Но я вдумывался в характер Муравьева, более занимательный для психолога, для русского, чем все польские ламентации, чем их ‘политические соображения’. Меня удивляла молва о жестокости его, столь твердая в самом русском обществе. Он был суров, груб, был беспощаден в требовательности, был крут в мерах, как капитан корабля среди взбунтовавшихся матросов. Но ‘жесток’, то есть жаден к чужим страданиям? находивший в них удовольствие?.. Он не мог быть жестоким уже потому, что был мужествен. Жестокость есть черта женственных натур, натур слабых и боязливых, сантиментальных и фантастических. По закону связности психологической, в Муравьеве-Виленском эта черта не совмещалась со всеми другими, и притом хорошо засвидетельствованными. Скорее — это черта поляков, черта Рима в пору его изношенности, греков в эпоху упадка (’30-ти тиранов’ в Афинах), всегда людей утонченных и извращенных. Франция прошлого века, утопающая в ‘amour pour l’homme’ [‘любовь к человеку’ (фр.)], в порывах к ‘fraternite’ [‘братство’ (фр.)], в мечтах о paix perpetuelle [вечный мир (фр.)]. и назавтра пляшущая перед дымящеюся кровью гильотиной — вот это история, Нерон, отворачивающийся от смертного приговора со словами: ‘О, как не хотел бы я в эту минуту уметь писать’ — вот это психика. Но Муравьев? гроза мятежников? этот суровый русский Кориолан?.. Все мне казалось загадочно и сомнительно…

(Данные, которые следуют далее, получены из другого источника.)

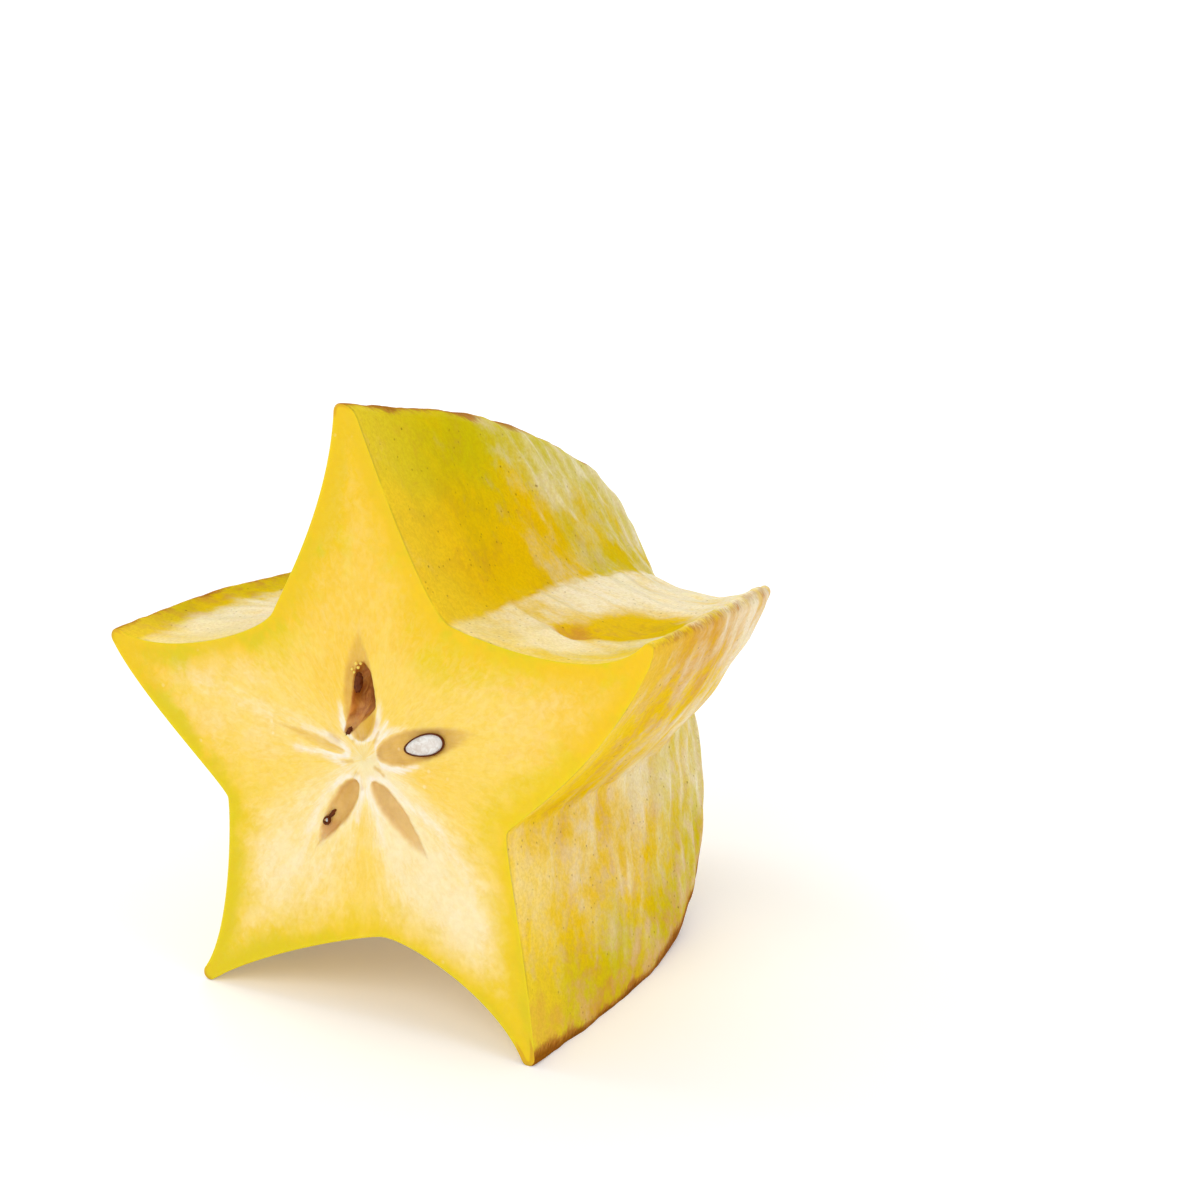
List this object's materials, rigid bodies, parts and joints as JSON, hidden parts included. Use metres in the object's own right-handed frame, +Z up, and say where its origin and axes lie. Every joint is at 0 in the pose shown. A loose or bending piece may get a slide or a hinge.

Около 89-го года, служа в г. Ельце, Орловской губ., я случайно встретился с членом окружного суда г. Шиповаловым — почтенным пожилым человеком, известным в городе умом своим, спокойствием и мягкостью характера, он, без сомнения, жив и может опровергнуть слова мои, если в них заключается ложь, говорил я с ним один только раз, и не помню, да едва ли знал и тогда, даже имя и отчество. Случайно упомянута была, в разговоре Польша и, по ‘ассоциации идей’ — Муравьев, он служил при нем, с жадным интересом я спросил его — о ‘жестокости’.
К удивлению, он сказал мне, что это был человек редкой, но скрытой гуманности. ‘Его жестокость есть чистый миф, им же созданный. Правда, были меры крутые, как сожжение ‘такого-то’ имения, где, при соучастии его владельца, были предательски вырезаны безоружные русские батраки’, он назвал еще факты, ‘но что касается казненных собственно — их было до того мало, что нужно удивляться искусству и мастерству, с каким он избег большого их числа’. Он назвал точную их цифру (к великому сожалению — я ее не помню, если ему попадется эта моя заметка, он сделает услугу русскому обществу, напечатав ее), ‘и только — это я знаю по документам’: он назвал место своей службы. ‘Но Муравьев знал характер поляков и захотел навести на них ужас: он окружал каждую казнь величайшею помпой, делал это грандиозно и шумно — так что отдавалось в самых глухих местечках края, поляки прятались и ежились, слабели и без того в небольшой своей энергии. Он достиг цели: край затих, замер в страхе, след этого страха хранится и до сих пор, сказывается в ненависти к имени Муравьева. Никто не знает, однако, что этот страх есть страх испуганного воображения, под которым нет почвы фактов’.
Конечно, слова рассказчика не были эти именно, но эта именно мысль, в ее подробностях, без малейшего изменения, была в словах его, которые я слушал с изумлением, и теперь, к 30-летней годовщине смерти Муравьева, считаю своевременным передать их обществу.
Едва ли, в далеком потомстве, не придется признать его не только лучшим практическим выразителем, за этот век, русского исторического credo, но и для самих поляков суровым, очень суровым дядькой, который многое для них спас, научив их самому важному в их положении, уменью — повиноваться, сдерживать себя, не распускаться. Злыми гениями Польши были и останутся те, которые действовали обратно.
Впервые опубликовано: Русское Слово. 1896. 24 сент. No 257.